Seagram’s Escapes Wild Berries
Today’s Mistake: Seagram’s Escapes Wild Berries. This barely qualifies as alcohol.
3.2% alcohol by volume
11.2 ounce bottle
I’m not going to bullshit you: this Seagram’s Escapes is at least a year old. Back in the day, I purchased nearly every flavor of Escapes during a particularly boozy trip to a liquor store in Boston. As far as I can tell, this Wild Berries character right here is a relic of that age. I found it last night in a box full of books from my college apartment and chucked it in the freezer for an hour. The good news is that these Seagram’s Escapes are probably inorganic anyway and have a shelf-life longer than most elemental half-lives. I remember one of the last Escapes I reviewed on the old Daily Blackout was called “Jamaican Me Happy,” and I nearly threw myself through a window in anger and disgust. I’m thrilled that this one lacks the cute name and just goes straight for description. I like to think it’s the working man’s Seagram’s Escape. And there’s another issue: is one bottle of Seagram’s Escapes just an “Escape?” I’m going with that assumption.

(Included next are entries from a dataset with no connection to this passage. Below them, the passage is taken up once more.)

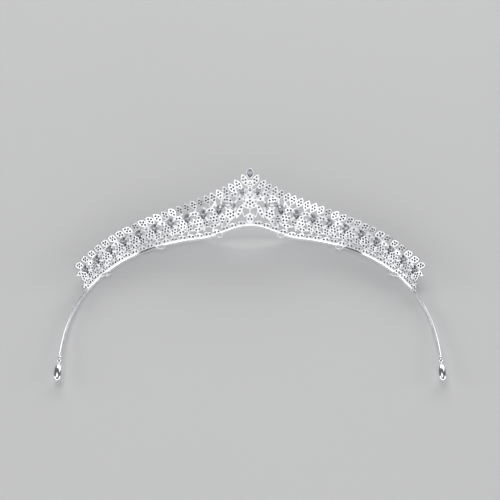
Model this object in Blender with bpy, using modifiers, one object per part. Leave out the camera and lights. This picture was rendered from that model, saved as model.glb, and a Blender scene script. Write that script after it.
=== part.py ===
"""Bridal tiara: an openwork crown of set leaf plates on a polished head band.

The crown is a leaning sheet that follows the band.  Its plates are drawn flat, as
on a strip of sheet metal, in millimetres: s runs along the band from the centre,
h runs up the slanted sheet and out is the depth towards the stones' side.  wrap()
bends the flat plates round the head and turns them into metres.  The object rests
on z = 0 and its plan is centred on the origin, with the wearer facing +Y.
"""
import math

import bmesh
import bpy
import numpy as np
from mathutils import Vector

MM = 0.001

# Head band plan and stance (metres, radians)
HALF_WIDTH = 0.0722
DEPTH = 0.0840
SQUARENESS = 2.62
PLAN_STEPS = 20001
LEAN_CENTRE = math.radians(16.2)
LEAN_SIDE = math.radians(33.0)
LEAN_SPAN = 0.085
LEAN_LIMIT = 1.3
REST_DEPTH = 0.0125
TIP_LIFT = 0.0040
BASE_LIFT = 0.000309
CENTRE_SHIFT = 0.0384205

# Head band strip (mm)
BAND_HEIGHT = 1.9
END_HEIGHT = 1.2
TAPER_START = 82.0
BAND_THICK = 0.8
BAND_SEGMENTS = 76
ARCH_RISE = 5.0
ARCH_HALF = 20.5
END_MARGIN = 10.3

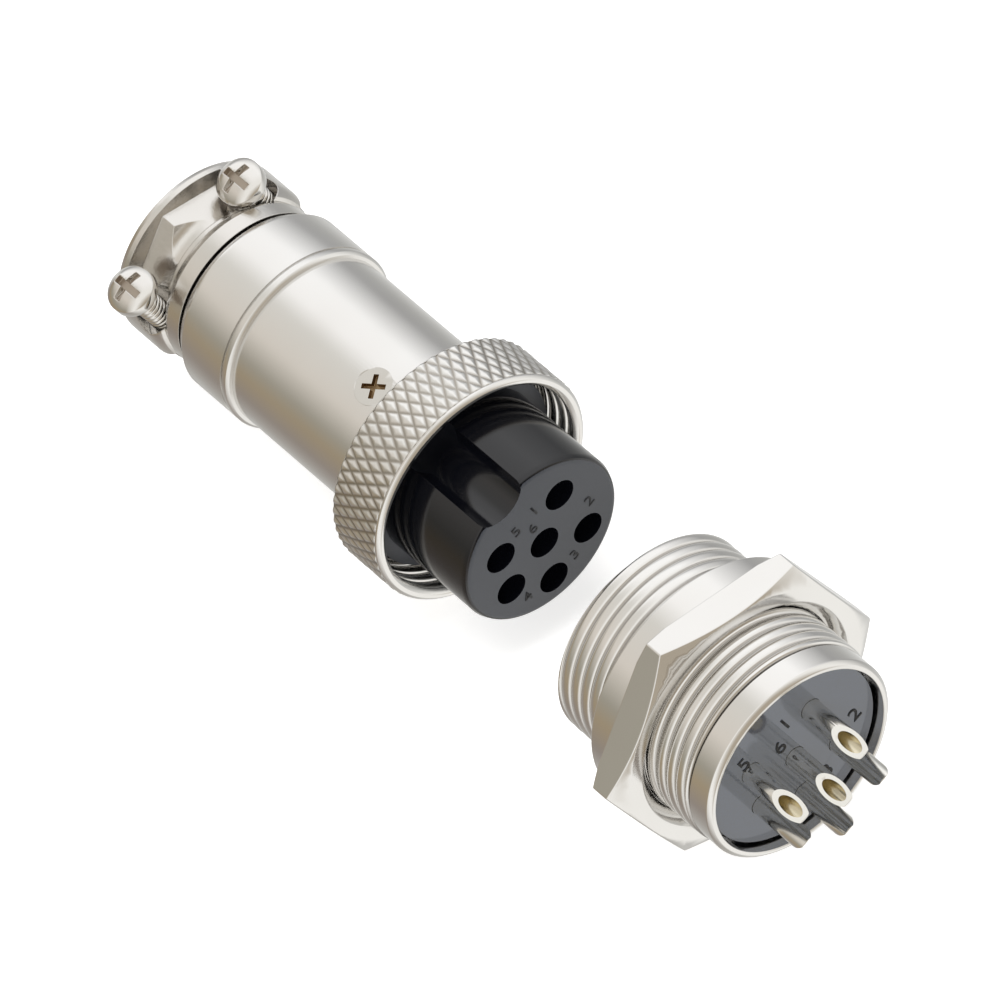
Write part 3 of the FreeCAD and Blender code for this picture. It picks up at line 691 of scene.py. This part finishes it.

It’s red! Red means berry-flavored, don’t you know?
It tastes perfectly fine. Fine as in, not spoiled. Otherwise, it tastes like slightly alcoholic Hawaiian Punch, which is not something I’m looking for these days. It’s inoffensive but ultimately not worth jack shit.
Like watery Grenadine syrup.
Funny how companies like Seagram and Corona love pushing the “secluded beach” on us. I don’t think about exotic island getaways when I see a secluded beach. I think about that scene from Cast Away where Hanks knocks his tooth out with an ice skate.
Way too expensive. That ABQ might be the worst I’ve ever seen.
Thank GOD I couldn’t find that scene from Cast Away on YouTube. Drinking this crap was traumatic enough for my teeth. 1 out of a possible 5.